The fact is, when people choose to be brave instead of smart, their courage is generally so threatening to those who are smart rather than brave that they end up being maligned, not congratulated. This is what the Bible says we can expect... So sometimes we have to decide: Are we going to love, or are we going to look smart? Because loving the needy doesn't look smart. And, sadly, in much of our culture this is one of our deepest fears: looking like a fool, naive, unsophisticated, a little too earnest, a looser... Generally, there is no wealth and very little regard in helping the needy... Sometimes the will of God is scary because he is asking us to choose between a life that looks successful and a life that is actually significant, between a life that wins the applause of our peers and a life that actually transforms lives through love.
That is often the issue with ministry to people with disabilities, particularly people with intellectual disabilities, the ones that I believe God has called me to serve. How is is smart to be in ministry to people with mental retardation? But Haugen asks the real question that is behind a lot of the disinterest in devalued people. He says, "Are we going to love, or are we going to look smart?" Is it smart to minister to people who aren't going to "get better." What will people think of me if many of my friends are mentally handicapped? Will I be the victim of some form of sympathy stigma? I do run that risk. It is true that "Generally, there is no wealth and very little regard in helping the needy." To quote A League of Their Own, "Its supposed to be hard! If it wasn't hard, everyone would do it."
But there is the potential that a life will be transformed through love. The change to bet on is the change in your own life. The love learned is the love you learn. But they are not always easy lessons, so be prepared to be maligned.
It is also interesting how people will dismiss themselves from work with the needy, particularly those who are needy with intellectual disabilities. It is funny to most special educators, because the typical line you hear when you tell someone that you are a special ed teacher is that they say, "I don't have the patience for that." Not, "I would like to learn the patience for that because I hear patience is involved" or even, "I have heard that you need to be patient. Is that true?"
Significance of a life can be defined in a variety of ways. But I think most often significance is determined on the basis of what you did for others. And others, is a pretty open ended criteria. People respect a person who gave their life for the needy. So why aren't we doing more of that if that is what is remembered.
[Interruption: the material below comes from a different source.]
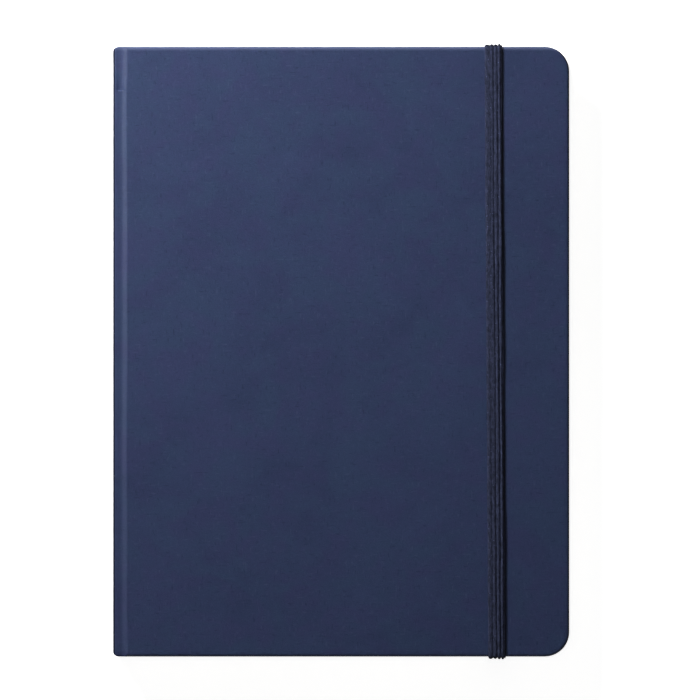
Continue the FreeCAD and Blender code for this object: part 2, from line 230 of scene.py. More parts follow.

People will sometimes lament the time others spent trying to make money, but rarely the time spent with people.
McNair
Deciding between choosing to be brave and love or look smart regarding interacting and ministering to persons with disabilities is one that I have experienced and observed many times in the business of retail and on the college campus as a student. So often, in the rushed impatient environment of retail, a person with a disability is often perceived as causing the line to move too slow or taking up too much time with the cashier. I can recall specific instances where I made a mental choice to ignore the rude stares of uninformed customers so that I could take the time to adapt my communication to the customer who was deaf. The extra patience in adjusting one's use of space and distance when communicating across the service desk with a person in a wheelchair or giving this same individual a little push up a campus hill on the sidewalk is invaluable. As a beginning student, I recall walking fast by these individuals so that I could arrive to class on time. Now, with my increased awareness, I take the time even at the risk of being a little late to offer a little push up the hill along with conversaton.